• [Exercise brief]: Locate the line that contains "card_slot_contacts();" and the line that contains "obj.matrix_parent_inverse = Matrix.Identity(4)". Copy both of them exactly, together with every line between them, and no others.

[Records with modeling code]

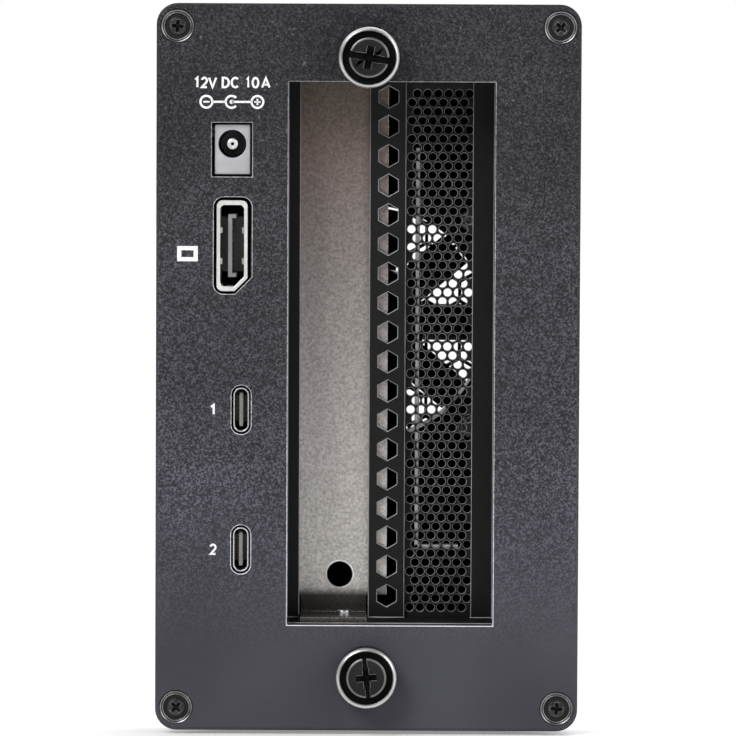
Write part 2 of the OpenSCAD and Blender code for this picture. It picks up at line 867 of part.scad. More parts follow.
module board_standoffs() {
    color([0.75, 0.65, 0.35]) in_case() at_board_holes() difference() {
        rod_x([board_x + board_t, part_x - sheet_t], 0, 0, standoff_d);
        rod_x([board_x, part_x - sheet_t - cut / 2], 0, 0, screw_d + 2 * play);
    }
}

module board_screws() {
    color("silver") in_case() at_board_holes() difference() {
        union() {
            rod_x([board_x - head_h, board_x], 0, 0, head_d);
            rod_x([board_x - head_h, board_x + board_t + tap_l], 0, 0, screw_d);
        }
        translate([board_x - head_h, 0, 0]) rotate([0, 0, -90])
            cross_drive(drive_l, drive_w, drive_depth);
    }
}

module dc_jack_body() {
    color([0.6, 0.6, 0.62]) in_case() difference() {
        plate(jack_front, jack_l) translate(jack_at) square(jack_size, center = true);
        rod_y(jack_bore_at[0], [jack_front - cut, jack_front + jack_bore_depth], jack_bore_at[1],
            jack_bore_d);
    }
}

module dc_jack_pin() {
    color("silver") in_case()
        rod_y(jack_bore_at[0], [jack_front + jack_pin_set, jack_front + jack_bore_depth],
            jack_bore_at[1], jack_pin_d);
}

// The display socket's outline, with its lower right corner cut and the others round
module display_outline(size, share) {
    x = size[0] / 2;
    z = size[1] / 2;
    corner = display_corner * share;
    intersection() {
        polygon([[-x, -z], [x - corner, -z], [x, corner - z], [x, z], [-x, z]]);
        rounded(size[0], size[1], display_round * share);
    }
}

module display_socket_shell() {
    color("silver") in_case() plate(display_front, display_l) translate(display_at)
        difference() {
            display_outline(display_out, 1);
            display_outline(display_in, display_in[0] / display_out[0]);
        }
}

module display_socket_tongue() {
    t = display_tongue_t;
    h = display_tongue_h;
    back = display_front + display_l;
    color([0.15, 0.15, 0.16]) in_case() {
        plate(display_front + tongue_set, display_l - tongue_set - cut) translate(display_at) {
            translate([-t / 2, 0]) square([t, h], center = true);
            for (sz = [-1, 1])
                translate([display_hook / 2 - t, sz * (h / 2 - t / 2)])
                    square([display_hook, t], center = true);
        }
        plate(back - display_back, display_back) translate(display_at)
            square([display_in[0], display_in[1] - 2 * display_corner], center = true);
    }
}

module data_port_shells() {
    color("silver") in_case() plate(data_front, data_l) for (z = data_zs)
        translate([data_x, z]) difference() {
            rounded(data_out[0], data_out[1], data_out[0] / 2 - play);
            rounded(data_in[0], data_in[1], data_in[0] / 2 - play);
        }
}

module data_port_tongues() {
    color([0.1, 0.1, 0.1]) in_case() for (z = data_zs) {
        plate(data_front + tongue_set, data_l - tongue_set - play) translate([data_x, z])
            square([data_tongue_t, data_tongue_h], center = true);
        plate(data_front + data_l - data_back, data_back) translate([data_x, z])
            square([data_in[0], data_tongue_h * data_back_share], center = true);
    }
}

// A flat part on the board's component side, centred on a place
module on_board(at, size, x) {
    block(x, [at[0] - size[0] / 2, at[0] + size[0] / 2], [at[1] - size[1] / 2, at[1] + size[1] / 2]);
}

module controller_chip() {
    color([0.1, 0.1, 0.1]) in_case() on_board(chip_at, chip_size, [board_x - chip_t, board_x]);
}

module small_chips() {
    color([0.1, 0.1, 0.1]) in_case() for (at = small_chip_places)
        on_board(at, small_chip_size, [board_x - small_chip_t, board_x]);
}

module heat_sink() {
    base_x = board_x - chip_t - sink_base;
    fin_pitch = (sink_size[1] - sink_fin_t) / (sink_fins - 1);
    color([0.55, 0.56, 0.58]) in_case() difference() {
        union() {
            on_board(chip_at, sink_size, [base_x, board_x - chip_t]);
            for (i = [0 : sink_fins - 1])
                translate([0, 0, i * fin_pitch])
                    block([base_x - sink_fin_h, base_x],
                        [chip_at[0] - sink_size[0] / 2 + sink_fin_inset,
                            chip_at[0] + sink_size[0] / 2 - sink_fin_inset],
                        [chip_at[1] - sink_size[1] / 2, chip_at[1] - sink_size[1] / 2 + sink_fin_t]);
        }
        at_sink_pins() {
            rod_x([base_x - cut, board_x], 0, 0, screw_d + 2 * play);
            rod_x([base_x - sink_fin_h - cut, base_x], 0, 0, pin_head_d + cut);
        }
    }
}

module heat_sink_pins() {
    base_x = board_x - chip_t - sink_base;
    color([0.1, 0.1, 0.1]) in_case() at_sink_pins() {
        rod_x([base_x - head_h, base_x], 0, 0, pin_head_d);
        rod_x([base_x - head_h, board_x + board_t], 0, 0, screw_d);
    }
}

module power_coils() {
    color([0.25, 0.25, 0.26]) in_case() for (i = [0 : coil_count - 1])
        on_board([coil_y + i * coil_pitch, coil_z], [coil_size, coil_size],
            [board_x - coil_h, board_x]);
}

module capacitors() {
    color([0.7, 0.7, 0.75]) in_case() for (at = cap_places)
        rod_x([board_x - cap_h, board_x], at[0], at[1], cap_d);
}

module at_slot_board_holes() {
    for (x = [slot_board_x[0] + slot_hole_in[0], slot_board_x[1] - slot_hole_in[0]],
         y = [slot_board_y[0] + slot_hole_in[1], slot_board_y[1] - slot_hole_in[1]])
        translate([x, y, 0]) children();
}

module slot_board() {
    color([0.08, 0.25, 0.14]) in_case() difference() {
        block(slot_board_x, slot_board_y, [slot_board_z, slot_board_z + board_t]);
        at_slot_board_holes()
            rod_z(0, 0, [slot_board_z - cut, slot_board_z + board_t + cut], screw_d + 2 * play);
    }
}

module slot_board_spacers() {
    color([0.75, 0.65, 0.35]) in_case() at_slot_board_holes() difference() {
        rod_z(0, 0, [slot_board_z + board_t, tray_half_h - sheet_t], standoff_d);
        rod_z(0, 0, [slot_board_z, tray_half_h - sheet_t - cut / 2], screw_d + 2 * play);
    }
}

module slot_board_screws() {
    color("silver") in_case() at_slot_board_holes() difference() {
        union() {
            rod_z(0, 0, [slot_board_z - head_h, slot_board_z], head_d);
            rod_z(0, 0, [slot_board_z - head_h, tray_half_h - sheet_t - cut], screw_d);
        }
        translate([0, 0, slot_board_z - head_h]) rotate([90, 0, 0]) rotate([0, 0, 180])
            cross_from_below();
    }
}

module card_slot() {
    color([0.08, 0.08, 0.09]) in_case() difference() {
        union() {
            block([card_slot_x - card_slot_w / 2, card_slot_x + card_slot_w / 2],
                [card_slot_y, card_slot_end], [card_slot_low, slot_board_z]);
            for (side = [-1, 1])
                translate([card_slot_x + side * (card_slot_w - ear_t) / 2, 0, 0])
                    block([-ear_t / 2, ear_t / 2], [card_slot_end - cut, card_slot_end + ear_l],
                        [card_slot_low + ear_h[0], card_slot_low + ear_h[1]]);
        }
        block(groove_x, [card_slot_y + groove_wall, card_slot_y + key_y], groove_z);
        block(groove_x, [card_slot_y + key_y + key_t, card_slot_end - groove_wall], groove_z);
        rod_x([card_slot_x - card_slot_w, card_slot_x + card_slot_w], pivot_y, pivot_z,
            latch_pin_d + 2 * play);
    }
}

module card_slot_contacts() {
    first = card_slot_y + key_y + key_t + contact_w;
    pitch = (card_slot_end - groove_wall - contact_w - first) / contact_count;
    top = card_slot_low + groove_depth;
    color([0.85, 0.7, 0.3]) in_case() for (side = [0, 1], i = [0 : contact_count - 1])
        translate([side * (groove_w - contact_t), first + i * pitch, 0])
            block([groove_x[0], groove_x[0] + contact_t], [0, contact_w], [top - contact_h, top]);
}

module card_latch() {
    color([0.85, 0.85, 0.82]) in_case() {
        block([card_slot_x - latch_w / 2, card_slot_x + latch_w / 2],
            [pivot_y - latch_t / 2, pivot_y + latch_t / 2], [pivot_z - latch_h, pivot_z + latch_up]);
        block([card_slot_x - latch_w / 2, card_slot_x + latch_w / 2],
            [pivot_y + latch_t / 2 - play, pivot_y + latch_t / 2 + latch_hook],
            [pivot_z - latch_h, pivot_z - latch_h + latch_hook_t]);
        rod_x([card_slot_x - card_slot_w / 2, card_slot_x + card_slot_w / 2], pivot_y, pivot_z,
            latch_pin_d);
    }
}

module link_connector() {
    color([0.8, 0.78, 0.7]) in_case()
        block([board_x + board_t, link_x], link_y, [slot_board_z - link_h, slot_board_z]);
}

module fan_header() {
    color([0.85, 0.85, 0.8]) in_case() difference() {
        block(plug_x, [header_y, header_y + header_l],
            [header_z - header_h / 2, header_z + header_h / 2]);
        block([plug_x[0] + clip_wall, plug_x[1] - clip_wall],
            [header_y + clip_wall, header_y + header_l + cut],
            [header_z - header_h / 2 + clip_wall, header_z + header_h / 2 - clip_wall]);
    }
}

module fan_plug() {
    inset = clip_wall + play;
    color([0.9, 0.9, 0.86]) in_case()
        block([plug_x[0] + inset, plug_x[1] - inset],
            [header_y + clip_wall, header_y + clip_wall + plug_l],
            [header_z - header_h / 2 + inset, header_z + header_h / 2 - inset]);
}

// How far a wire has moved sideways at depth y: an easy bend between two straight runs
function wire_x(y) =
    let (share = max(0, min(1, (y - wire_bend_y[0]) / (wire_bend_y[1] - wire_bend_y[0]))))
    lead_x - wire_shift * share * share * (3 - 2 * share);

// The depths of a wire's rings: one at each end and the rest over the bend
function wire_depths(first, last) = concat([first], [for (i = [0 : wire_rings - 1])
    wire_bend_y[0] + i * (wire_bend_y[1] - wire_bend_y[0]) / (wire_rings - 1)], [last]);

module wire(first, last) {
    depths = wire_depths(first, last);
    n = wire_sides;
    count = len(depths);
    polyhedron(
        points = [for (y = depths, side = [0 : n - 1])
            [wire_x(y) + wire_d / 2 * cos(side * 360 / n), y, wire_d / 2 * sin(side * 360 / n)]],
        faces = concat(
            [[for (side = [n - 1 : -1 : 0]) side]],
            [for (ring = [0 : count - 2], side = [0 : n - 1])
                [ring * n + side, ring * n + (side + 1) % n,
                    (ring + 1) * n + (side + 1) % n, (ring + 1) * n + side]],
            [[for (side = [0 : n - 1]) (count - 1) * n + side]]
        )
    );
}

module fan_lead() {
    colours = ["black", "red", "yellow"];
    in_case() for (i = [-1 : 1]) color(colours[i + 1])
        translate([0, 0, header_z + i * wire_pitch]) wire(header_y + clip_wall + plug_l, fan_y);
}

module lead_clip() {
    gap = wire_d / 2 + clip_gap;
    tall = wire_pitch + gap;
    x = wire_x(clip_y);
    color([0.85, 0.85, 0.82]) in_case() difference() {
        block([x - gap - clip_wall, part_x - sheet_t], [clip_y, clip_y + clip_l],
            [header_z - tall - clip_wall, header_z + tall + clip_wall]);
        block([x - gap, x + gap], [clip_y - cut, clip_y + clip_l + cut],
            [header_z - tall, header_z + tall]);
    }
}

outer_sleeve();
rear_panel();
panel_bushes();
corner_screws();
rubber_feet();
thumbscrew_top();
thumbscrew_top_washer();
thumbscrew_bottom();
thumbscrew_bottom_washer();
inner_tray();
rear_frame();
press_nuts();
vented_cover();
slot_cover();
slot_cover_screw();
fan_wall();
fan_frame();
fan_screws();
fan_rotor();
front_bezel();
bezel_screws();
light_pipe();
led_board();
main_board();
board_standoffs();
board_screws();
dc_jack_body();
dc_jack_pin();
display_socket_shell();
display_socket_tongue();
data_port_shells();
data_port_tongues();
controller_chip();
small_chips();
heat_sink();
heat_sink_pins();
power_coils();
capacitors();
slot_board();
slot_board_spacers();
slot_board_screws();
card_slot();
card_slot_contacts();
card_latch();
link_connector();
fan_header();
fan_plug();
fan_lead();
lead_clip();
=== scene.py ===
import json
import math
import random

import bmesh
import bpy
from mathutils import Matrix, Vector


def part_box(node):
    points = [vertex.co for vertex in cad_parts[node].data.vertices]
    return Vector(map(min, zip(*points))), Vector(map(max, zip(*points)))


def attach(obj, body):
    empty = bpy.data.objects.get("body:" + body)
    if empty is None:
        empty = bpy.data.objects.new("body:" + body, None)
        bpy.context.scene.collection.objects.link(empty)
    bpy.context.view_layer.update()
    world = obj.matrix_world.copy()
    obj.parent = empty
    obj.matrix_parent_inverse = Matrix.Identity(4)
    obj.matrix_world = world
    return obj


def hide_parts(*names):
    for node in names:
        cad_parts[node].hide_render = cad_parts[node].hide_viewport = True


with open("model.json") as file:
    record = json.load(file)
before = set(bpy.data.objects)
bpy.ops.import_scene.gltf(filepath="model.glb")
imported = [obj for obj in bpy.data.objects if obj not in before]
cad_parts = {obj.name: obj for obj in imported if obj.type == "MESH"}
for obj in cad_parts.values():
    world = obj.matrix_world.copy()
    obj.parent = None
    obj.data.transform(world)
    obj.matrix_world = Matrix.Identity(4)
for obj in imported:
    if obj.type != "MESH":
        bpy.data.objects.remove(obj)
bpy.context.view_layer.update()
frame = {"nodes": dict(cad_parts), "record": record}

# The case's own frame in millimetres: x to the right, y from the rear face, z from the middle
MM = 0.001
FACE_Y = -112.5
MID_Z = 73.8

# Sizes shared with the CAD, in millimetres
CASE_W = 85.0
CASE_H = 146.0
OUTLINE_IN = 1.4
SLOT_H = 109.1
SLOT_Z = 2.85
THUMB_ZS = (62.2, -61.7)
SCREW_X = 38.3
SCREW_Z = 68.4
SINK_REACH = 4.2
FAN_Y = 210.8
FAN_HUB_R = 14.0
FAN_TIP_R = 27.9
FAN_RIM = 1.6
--
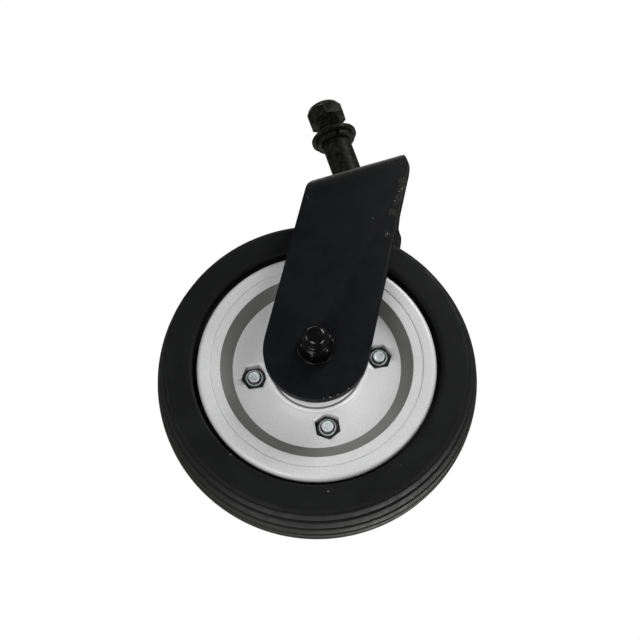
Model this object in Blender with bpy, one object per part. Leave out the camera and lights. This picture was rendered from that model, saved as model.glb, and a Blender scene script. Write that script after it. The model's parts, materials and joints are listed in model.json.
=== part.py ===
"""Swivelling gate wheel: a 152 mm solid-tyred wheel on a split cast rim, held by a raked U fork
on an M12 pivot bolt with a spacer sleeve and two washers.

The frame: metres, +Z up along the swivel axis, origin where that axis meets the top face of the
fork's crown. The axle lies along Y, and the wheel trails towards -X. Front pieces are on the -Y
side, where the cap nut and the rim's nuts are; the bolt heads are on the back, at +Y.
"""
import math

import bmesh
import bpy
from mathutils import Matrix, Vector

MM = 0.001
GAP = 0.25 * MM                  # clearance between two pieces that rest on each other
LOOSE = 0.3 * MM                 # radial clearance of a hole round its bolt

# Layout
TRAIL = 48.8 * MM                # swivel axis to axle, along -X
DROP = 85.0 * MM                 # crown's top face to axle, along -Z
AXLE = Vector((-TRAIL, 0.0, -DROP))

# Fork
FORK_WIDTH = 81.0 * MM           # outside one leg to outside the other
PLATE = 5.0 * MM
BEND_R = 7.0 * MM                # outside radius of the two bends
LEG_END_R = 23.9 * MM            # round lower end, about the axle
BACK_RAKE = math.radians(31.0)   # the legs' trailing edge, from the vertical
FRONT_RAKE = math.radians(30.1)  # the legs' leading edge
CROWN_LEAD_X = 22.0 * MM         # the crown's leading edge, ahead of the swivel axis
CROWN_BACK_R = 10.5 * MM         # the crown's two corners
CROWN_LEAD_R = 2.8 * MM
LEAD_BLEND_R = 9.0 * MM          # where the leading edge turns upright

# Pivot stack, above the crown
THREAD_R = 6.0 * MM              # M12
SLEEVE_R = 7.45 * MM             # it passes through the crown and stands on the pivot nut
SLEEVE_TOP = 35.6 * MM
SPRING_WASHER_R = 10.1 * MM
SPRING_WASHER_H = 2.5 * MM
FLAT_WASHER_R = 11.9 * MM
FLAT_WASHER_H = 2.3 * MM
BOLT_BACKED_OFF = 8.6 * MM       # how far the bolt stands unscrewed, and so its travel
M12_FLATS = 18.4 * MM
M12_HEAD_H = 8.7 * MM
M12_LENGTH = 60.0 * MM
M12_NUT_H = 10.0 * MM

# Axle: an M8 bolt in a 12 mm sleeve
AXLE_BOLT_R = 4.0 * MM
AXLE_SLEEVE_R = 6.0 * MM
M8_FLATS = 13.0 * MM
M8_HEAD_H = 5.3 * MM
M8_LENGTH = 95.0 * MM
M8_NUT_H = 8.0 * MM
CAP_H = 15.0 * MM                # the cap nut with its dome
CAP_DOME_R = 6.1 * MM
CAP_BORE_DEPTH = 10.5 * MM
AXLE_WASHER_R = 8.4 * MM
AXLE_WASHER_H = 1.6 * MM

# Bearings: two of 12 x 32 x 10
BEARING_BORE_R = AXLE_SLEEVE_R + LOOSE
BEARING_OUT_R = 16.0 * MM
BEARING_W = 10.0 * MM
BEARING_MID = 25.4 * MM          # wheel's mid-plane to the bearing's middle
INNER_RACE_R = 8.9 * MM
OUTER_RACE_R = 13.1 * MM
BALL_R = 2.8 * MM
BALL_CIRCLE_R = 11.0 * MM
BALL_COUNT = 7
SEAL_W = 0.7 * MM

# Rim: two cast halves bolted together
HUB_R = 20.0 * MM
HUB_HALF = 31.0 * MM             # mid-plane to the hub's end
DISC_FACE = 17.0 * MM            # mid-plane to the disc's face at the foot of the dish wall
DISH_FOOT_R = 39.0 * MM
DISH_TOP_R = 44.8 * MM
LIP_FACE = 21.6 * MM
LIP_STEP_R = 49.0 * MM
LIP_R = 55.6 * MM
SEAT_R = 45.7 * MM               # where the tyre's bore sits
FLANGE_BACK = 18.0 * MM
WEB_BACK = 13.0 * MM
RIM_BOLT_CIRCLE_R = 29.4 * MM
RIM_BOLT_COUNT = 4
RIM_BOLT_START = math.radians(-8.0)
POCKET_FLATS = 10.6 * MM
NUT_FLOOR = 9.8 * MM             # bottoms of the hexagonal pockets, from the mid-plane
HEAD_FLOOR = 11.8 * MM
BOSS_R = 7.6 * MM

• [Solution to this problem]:
card_slot_contacts();
card_latch();
link_connector();
fan_header();
fan_plug();
fan_lead();
lead_clip();
=== scene.py ===
import json
import math
import random

import bmesh
import bpy
from mathutils import Matrix, Vector


def part_box(node):
    points = [vertex.co for vertex in cad_parts[node].data.vertices]
    return Vector(map(min, zip(*points))), Vector(map(max, zip(*points)))


def attach(obj, body):
    empty = bpy.data.objects.get("body:" + body)
    if empty is None:
        empty = bpy.data.objects.new("body:" + body, None)
        bpy.context.scene.collection.objects.link(empty)
    bpy.context.view_layer.update()
    world = obj.matrix_world.copy()
    obj.parent = empty
    obj.matrix_parent_inverse = Matrix.Identity(4)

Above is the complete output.